Two birds with one stone?
I was recently contacted by two clients to discuss how we could help them use a computer to read the text from their incoming customer feedback.
These requests are particularly interesting because, despite the two clients’ resulting solutions being incredibly similar in terms of the technical requirement, their problems were actually very different.
The first client is an Own Brand Quality Manager and wanted to save time by not having to read the verbatim of call centre complaints for products.
The second is an Own Brand Product Developer whom wanted to read through hundreds of consumer panel tests and understand the themes that were prevalent and if/how trends would emerge.
Where the first client’s issue was predominantly operational the second’s was far more strategic. The solution, however, was equally as valuable to each customer.

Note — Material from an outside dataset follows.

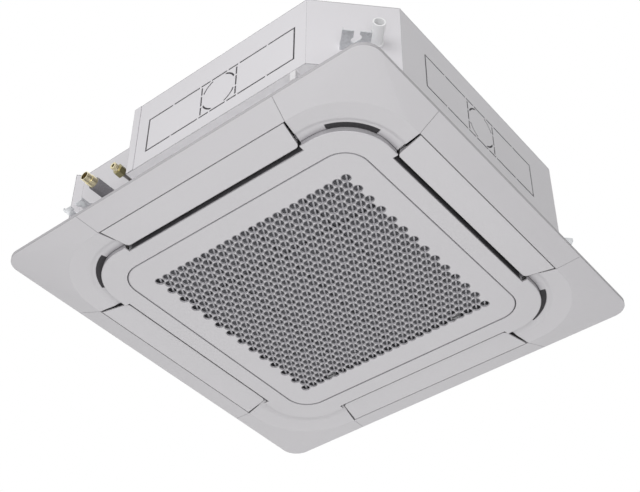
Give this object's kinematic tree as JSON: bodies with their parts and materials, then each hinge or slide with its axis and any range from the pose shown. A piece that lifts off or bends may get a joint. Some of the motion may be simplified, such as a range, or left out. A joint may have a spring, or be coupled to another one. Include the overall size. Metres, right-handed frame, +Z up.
{
  "type": "ceiling cassette air conditioner",
  "caption": "Square ceiling cassette unit: casing with pipe notch and hangers above the ceiling, panel with tilting louvers, hinged perforated grille, filter, fan and coil inside",
  "frame": {"origin": "centre of the panel's lowest plane, the lower face of the ring round the grille", "axes": "+Z up into the ceiling, -Y towards the side with the pipe notch, +X along that side away from the pipes"},
  "size_m": [0.95, 0.95, 0.328],
  "materials": {
    "panel_white": "satin moulded ABS",
    "louver_white": "satin moulded ABS",
    "grille_white": "fine matt moulded plastic",
    "backing_grey": "matt moulded plastic",
    "latch_grey": "matt moulded plastic",
    "filter_grey": "matt moulded plastic",
    "net_black": "woven plastic net",
    "steel_sheet": "coated galvanised sheet",
    "zinc_steel": "zinc plated",
    "foam_black": "closed cell foam",
    "foam_white": "expanded polystyrene",
    "seal_black": "soft foam rubber",
    "copper": "drawn copper tube",
    "brass": "turned brass",
    "nut_olive": "plated nut",
    "pipe_foam": "foam rubber tube",
    "drain_white": "moulded plastic",
    "pump_plastic": "moulded plastic",
    "bush_black": "acetal",
    "fins": "pressed fin sheet",
    "fan_plastic": "moulded plastic",
    "motor_grey": "coated casting",
    "bell_grey": "moulded plastic",
    "board_green": "coated board",
    "black_plastic": "moulded plastic"
  },
  "bodies": {
    "casing": {"panel_frame": "panel_white", "corner_cover_front_right": "panel_white", "corner_cover_back_right": "panel_white", "corner_cover_back_left": "panel_white", "corner_cover_front_left": "panel_white", "louver_bushes": "bush_black", "louver_motors": "zinc_steel", "duct_liners": "foam_black", "slot_baffles": "foam_black", "grille_hinge_pins": "zinc_steel", "panel_screws": "zinc_steel", "panel_seals": "seal_black", "panel_hooks": "drain_white", "base_skirt": "zinc_steel", "casing_shell": "steel_sheet", "pipe_corner_plate": "steel_sheet", "top_plate": "steel_sheet", "casing_liner": "foam_black", "casing_screws": "zinc_steel", "hanger_front_right": "zinc_steel", "hanger_back_right": "zinc_steel", "hanger_back_left": "zinc_steel", "hanger_front_left": "zinc_steel", "gas_pipe": "copper", "gas_pipe_insulation": "pipe_foam", "gas_union": "brass", "liquid_pipe": "copper", "liquid_nut": "nut_olive", "liquid_union": "brass", "drain_outlet": "drain_white", "drain_hose": "pipe_foam", "drain_pump": "pump_plastic", "float_switch": "black_plastic", "drain_pan": "foam_white", "coil_fins": "fins", "coil_end_plates": "zinc_steel", "coil_tubes": "copper", "fan_motor": "motor_grey", "motor_mounts": "seal_black", "bell_mouth": "bell_grey", "control_box": "zinc_steel", "control_box_cover": "zinc_steel", "circuit_board": "board_green", "terminal_block": "black_plastic", "cable_gland": "seal_black", "room_air_sensor": "black_plastic"},
    "louver_front": {"louver_front": "louver_white"},
    "louver_right": {"louver_right": "louver_white"},
    "louver_back": {"louver_back": "louver_white"},
    "louver_left": {"louver_left": "louver_white"},
    "grille": {"intake_grille": "grille_white", "grille_backing_bars": "backing_grey", "filter_frame": "filter_grey", "filter_net": "net_black"},
    "latch_left": {"latch_left": "latch_grey"},
    "latch_right": {"latch_right": "latch_grey"},
    "fan": {"turbo_fan": "fan_plastic", "fan_shaft": "zinc_steel", "fan_nut": "zinc_steel"}
  },
  "joints": [
    {"name": "front_louver_tilt", "type": "hinge", "parent": "casing", "child": "louver_front", "pos_m": [0, -0.367, 0.026], "axis": [1, 0, 0], "range_deg": [0, 45]},
    {"name": "right_louver_tilt", "type": "hinge", "parent": "casing", "child": "louver_right", "pos_m": [0.367, 0, 0.026], "axis": [0, 1, 0], "range_deg": [0, 45]},
    {"name": "back_louver_tilt", "type": "hinge", "parent": "casing", "child": "louver_back", "pos_m": [0, 0.367, 0.026], "axis": [-1, 0, 0], "range_deg": [0, 45]},
    {"name": "left_louver_tilt", "type": "hinge", "parent": "casing", "child": "louver_left", "pos_m": [-0.367, 0, 0.026], "axis": [0, -1, 0], "range_deg": [0, 45]},
    {"name": "grille_swing", "type": "hinge", "parent": "casing", "child": "grille", "pos_m": [0, -0.307, 0.0005], "axis": [-1, 0, 0], "range_deg": [0, 90]},
    {"name": "left_latch_slide", "type": "slide", "parent": "grille", "child": "latch_left", "axis": [0, -1, 0], "range_m": [0, 0.005], "stiffness_N_per_m": 300, "springref_m": -0.005},
    {"name": "right_latch_slide", "type": "slide", "parent": "grille", "child": "latch_right", "axis": [0, -1, 0], "range_m": [0, 0.005], "stiffness_N_per_m": 300, "springref_m": -0.005},
    {"name": "fan_spin", "type": "hinge", "parent": "casing", "child": "fan", "pos_m": [0, 0, 0.2], "axis": [0, 0, 1], "continuous": true}
  ]
}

What my text analysis journey can teach you
Because of this dichotomy, I spent a great deal of time investigating text analytics and trying to understand the application of text analysis to the two problems.
The output from my pilgrimage through the world of lexicons, stemming and sentiment is as follows.

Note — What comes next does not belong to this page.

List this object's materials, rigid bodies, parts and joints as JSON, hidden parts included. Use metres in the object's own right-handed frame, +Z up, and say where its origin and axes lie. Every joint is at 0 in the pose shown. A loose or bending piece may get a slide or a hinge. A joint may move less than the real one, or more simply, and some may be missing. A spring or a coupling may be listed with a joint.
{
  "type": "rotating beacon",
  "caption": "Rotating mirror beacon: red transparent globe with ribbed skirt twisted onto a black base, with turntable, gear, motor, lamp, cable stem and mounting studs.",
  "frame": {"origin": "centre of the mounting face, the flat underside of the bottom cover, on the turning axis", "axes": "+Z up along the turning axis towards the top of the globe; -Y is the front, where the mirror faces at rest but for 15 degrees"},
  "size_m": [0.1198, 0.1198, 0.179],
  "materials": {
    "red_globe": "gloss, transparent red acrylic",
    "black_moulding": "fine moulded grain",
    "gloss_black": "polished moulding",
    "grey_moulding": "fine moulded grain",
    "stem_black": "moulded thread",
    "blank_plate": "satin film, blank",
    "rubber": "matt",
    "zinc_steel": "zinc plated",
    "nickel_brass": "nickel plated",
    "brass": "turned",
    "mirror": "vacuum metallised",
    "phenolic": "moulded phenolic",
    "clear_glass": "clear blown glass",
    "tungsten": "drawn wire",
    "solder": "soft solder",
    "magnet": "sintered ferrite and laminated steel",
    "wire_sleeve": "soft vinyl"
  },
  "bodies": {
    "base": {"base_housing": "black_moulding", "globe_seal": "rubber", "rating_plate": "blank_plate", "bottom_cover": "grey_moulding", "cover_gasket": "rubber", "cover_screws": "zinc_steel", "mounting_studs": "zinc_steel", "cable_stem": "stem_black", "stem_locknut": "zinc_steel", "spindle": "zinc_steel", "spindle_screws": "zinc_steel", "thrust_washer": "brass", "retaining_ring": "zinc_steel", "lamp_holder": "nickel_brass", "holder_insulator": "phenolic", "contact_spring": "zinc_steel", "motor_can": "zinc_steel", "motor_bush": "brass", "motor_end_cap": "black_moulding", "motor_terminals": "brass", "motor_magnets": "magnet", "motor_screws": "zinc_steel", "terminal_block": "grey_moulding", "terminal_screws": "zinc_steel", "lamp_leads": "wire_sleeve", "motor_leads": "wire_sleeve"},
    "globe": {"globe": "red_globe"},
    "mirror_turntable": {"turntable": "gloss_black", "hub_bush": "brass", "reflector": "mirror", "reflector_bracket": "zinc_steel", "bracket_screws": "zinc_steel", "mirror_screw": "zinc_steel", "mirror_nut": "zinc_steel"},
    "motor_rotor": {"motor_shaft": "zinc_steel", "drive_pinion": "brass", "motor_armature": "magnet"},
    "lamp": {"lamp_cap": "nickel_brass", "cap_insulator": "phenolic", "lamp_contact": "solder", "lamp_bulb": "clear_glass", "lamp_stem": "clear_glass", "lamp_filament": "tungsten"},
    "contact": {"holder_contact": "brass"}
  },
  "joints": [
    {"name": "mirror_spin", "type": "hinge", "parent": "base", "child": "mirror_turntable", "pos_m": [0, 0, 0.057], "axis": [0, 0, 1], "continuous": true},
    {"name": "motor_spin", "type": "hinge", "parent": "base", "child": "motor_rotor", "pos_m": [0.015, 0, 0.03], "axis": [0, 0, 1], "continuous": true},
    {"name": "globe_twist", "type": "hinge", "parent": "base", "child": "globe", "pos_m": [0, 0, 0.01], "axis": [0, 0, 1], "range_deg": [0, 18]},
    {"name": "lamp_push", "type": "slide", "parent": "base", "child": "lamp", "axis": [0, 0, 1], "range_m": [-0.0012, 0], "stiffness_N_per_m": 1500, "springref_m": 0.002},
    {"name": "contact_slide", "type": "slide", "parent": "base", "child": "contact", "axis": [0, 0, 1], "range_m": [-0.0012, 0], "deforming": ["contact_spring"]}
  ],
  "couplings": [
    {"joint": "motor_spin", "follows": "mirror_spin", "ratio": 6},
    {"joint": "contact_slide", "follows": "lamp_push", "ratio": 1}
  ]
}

There are 3 broad ways to analyse and understand text using a machine, each has its strengths and weaknesses, and all are applicable for the right situation.

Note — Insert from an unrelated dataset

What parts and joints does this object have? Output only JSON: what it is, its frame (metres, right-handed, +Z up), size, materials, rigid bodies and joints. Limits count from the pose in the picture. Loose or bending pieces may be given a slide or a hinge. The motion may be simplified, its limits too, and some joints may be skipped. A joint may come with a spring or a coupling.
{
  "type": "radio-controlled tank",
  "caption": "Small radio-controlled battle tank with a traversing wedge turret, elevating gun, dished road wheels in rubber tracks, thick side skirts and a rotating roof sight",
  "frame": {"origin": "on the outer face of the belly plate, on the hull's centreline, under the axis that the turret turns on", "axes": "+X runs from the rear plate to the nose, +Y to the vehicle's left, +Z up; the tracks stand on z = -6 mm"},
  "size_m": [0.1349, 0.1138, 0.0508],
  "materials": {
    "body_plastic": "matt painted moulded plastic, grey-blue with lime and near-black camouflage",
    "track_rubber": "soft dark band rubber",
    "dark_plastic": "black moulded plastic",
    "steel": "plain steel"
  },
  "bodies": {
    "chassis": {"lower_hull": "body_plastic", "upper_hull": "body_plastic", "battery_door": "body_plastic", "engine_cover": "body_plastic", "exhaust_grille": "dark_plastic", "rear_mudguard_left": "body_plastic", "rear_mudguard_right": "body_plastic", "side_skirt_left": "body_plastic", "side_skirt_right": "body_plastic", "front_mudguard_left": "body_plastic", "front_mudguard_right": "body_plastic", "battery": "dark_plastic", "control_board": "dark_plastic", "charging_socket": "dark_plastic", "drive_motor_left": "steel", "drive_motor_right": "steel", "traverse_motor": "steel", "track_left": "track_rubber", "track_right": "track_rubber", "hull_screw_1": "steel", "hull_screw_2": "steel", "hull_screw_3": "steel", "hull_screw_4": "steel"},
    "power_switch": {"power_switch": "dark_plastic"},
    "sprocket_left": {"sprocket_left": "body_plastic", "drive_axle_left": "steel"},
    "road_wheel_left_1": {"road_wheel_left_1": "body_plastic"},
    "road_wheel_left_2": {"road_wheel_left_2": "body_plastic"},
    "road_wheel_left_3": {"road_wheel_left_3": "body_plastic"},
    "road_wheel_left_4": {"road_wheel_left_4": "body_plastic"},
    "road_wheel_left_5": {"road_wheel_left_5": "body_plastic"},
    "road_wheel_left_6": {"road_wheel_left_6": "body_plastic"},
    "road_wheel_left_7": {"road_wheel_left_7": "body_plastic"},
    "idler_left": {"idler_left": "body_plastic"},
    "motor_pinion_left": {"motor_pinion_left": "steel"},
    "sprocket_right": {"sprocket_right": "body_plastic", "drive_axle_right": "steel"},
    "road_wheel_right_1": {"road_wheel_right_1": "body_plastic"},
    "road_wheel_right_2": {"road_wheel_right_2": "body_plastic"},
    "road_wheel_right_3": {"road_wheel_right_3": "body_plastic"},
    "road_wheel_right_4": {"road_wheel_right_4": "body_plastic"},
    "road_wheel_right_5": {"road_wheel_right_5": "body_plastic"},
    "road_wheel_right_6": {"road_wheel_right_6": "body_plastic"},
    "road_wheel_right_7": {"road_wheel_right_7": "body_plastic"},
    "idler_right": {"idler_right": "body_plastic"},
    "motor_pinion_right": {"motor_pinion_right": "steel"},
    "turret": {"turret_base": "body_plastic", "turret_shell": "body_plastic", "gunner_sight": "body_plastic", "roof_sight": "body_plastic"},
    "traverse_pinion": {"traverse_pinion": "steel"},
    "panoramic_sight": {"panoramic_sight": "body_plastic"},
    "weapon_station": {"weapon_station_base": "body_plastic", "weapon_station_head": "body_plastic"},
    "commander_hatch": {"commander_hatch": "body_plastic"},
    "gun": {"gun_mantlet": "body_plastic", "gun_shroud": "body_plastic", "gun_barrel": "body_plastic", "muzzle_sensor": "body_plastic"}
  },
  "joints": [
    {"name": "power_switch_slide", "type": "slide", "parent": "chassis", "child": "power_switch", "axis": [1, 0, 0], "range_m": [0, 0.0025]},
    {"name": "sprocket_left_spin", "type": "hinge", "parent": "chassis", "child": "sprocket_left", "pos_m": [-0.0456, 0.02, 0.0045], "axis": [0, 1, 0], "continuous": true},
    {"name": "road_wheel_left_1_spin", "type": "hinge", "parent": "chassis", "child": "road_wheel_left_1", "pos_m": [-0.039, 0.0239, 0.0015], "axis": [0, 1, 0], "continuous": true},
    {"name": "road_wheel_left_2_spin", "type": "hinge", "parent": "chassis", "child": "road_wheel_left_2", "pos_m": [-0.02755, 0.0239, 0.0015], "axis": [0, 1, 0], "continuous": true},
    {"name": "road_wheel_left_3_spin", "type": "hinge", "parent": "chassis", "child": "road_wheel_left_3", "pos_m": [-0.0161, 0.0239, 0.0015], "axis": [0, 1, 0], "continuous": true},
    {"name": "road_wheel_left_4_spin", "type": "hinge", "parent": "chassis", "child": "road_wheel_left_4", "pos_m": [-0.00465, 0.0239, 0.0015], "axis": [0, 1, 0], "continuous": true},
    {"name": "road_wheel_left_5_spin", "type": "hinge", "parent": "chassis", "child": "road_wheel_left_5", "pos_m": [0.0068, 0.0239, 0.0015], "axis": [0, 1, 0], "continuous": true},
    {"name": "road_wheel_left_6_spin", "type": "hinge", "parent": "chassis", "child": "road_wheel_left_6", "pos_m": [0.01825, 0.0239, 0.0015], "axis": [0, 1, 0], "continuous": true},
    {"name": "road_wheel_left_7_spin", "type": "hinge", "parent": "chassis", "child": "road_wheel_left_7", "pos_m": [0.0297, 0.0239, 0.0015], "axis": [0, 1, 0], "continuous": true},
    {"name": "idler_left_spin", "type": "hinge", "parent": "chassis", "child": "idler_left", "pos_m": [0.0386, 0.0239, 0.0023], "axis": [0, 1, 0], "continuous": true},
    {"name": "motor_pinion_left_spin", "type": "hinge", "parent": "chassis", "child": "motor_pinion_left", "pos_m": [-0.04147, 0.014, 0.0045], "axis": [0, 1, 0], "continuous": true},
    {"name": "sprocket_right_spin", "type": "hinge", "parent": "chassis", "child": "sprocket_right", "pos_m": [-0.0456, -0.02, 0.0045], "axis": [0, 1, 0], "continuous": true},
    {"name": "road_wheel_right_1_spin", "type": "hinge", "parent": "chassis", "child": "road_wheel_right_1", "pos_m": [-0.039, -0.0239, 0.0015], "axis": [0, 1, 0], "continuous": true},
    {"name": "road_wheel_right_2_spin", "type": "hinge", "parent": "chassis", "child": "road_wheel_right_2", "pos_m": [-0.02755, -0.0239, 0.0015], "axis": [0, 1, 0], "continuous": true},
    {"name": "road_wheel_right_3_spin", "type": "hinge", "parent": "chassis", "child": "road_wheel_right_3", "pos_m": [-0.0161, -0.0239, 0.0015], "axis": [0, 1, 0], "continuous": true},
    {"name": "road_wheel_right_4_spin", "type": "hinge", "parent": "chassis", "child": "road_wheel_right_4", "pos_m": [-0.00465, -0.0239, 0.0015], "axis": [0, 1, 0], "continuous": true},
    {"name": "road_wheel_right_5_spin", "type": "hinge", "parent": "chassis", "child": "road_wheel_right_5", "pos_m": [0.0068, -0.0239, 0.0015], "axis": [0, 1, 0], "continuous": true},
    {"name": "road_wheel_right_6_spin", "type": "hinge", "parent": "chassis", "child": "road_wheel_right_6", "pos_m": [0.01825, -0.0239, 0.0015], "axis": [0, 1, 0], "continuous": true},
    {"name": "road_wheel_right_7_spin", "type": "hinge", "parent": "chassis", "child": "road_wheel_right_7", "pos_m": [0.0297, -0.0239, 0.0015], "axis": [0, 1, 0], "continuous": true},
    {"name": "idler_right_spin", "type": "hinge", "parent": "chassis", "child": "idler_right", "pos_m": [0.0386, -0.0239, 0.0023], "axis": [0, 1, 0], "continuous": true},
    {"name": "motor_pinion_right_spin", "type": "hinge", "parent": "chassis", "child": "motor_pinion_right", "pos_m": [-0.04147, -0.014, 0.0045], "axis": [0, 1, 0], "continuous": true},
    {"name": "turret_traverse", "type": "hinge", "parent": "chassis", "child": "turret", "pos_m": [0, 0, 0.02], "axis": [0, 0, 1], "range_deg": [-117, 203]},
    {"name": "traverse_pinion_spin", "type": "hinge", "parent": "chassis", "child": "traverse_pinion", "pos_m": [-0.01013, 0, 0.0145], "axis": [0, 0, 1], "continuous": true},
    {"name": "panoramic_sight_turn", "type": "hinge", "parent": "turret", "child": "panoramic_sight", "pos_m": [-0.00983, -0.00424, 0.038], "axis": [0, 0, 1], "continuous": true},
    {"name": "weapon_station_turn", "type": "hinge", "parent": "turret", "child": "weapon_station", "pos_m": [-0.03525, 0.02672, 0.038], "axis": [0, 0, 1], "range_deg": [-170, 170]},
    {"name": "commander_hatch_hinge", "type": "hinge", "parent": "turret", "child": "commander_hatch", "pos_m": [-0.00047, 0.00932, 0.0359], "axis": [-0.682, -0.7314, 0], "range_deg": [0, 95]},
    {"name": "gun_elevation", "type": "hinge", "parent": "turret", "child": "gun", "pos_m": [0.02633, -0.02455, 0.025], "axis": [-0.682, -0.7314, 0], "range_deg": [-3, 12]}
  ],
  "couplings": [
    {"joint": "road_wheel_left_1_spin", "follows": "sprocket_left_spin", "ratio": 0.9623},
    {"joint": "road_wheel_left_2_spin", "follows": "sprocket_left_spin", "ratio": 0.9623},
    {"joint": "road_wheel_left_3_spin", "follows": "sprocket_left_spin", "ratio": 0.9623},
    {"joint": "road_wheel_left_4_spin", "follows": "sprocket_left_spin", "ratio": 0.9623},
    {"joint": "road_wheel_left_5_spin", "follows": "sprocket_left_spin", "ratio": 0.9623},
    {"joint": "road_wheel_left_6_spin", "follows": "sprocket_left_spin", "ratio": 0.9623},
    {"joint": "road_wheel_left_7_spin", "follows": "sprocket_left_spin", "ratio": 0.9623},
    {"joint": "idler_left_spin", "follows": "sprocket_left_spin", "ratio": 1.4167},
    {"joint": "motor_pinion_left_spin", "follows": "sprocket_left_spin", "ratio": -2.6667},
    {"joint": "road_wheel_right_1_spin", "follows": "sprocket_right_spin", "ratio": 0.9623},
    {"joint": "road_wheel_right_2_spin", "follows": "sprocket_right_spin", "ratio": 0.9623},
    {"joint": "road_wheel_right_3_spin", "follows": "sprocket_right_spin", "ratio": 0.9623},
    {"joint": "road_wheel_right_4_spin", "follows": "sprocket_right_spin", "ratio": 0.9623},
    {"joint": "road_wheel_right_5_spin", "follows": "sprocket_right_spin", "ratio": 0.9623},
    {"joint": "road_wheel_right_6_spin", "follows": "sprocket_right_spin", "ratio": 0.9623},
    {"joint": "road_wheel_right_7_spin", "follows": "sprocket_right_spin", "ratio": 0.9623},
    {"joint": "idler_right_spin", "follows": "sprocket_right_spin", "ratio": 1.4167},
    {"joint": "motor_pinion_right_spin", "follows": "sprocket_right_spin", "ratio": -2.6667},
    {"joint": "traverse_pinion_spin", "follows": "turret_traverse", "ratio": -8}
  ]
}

Rule based analysis (or triggers):
The simplest of these to understand is trigger words. Trigger words examine the text and apply a set of rules. For example, the rules may apply a label of “packaging” whenever it sees the word “box”, “carton” or “bottle”.
Rules are good for:
- Focussing on words that have been flagged as important.
- Grouping linked terms into buckets (box, packet, bottle -> Packaging).
Rules struggle with:
- Multiple meanings and complex logic.
- Categorising records into actionable buckets
(e.g. “zip lock” - is it: won’t open? won’t close? leaks? broken?).
Natural Language Processing (NLP):
By far the most prevalent “advanced technique” applied to customer feedback, NLP evolved from a set of rules designed to understand the keywords and sentiment of the phrases as spoken or written naturally.
The technique typically involves using complex statistical models inside of a machine learning environment. Thankfully, there are multiple “out-the-box” NLP solutions that allow users to simply send hundreds of pieces of text out and receive the key words and sentiment back in return.
NLP is good for:
- Condensing a lot of text into a simple visualisation.
- Seeing generic themes in a block of text
(provided it is context/already sufficiently categorized or filtered).
NLP struggles with:
- Understanding context around the use of words inside a phrase
(e.g. “didn’t look right, but tasted fine” – misattribute taste?).
- Associating conjugated words
(e.g. taste, tastes, tasted, tasting…).
Finally, the 3rd option currently available is the next evolution in the field of machine linguistics.
AI machines can be trained by an expert human to understand context, experience and nuance. This is particularly useful in the world of grocery where a lot of the language is not “natural”.I.e. it is collected by third parties in the form of notes and/or is layered with context in the form of products and the various synonyms that can be used to describe both good and bad experiences. E.g. crunchy carrots are a good thing, crunchy humous, not so much.
AI Engines are good for:
- Understanding context and experience within text and assigning into actionable buckets.
- Interpreting related phrases and groups of words in a similar and consistent way, consistently over time, channels and categories.
- Recognising all key themes and building up trends over time outside of the most frequent (to allow KPI trend and analysis).
- Categorization of not only subject but context and intent.
AI Engines struggle with:
- Very granular identification (not enough examples to learn from).
- Unsupervised operation (will always need a human in the loop to manage the exceptions; constant tuning to understand things it’s never seen before).
Returning to our Own Brand Quality Manager and Product Developer: the conclusions were that a combination of NLP Keywords and Rule based trigger words were the best option to quickly identify the underlying issues, whereas the AI engine was the best bet to consistently understand the consumer panels and help identify the themes.